Why serviceability matters for consumers and repair shops
Repair professionals calculate value differently than reviewers who only measure FPS and thermals. For repair shops, a design that adds 30–60 minutes to routine procedures (battery swaps, fan replacements, or VRM testing) reduces throughput and profitability. For enterprise buyers and enthusiast owners, increased difficulty in repairing a card can shorten effective lifetime or raise total cost of ownership if OEM repairs or full-RMA replacements become the only practical options.
Potential causes behind the design choices
Manufacturers sometimes prioritize acoustic performance, OEM supply-chain constraints, or a signature industrial aesthetic over modular repairability. The Founders Edition line is intended to showcase NVIDIA’s reference engineering and cooling concepts; however, that does not immunize it from criticism when the design makes maintenance impractical for repair shops and end-users.
Implications for NVIDIA and the GPU market
If repair professionals increasingly call out high-profile designs, OEMs could face pressure on several fronts: warranty logistics, public perception among enthusiast communities, and legislative trends in right-to-repair policy emerging globally. In 2024–2025, right-to-repair conversations intensified in the EU and U.S. states considering expanded consumer repair rights, and criticism of flagship products can accelerate those debates.

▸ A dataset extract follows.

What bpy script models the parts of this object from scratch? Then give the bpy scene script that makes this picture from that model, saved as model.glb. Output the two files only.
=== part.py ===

Expert insights and future outlook
While independent performance testing still places the RTX 5090 among the fastest consumer GPUs, the repair community’s criticism as reported by Wccftech underscores a growing tension between peak performance engineering and practical ownership realities. Industry analysts note that if consumer complaints and professional repair feedback mount, NVIDIA and AIB partners may pivot future Founders Edition releases toward easier servicing or provide clearer modular options for prosumer markets.
For customers deciding now, the practical takeaway is to weigh peak benchmarks against potential long-term serviceability: buyers who value easy field repairs and low repair-shop labor should consider AIB partner cards with more conventional, modular coolers or extended service programs.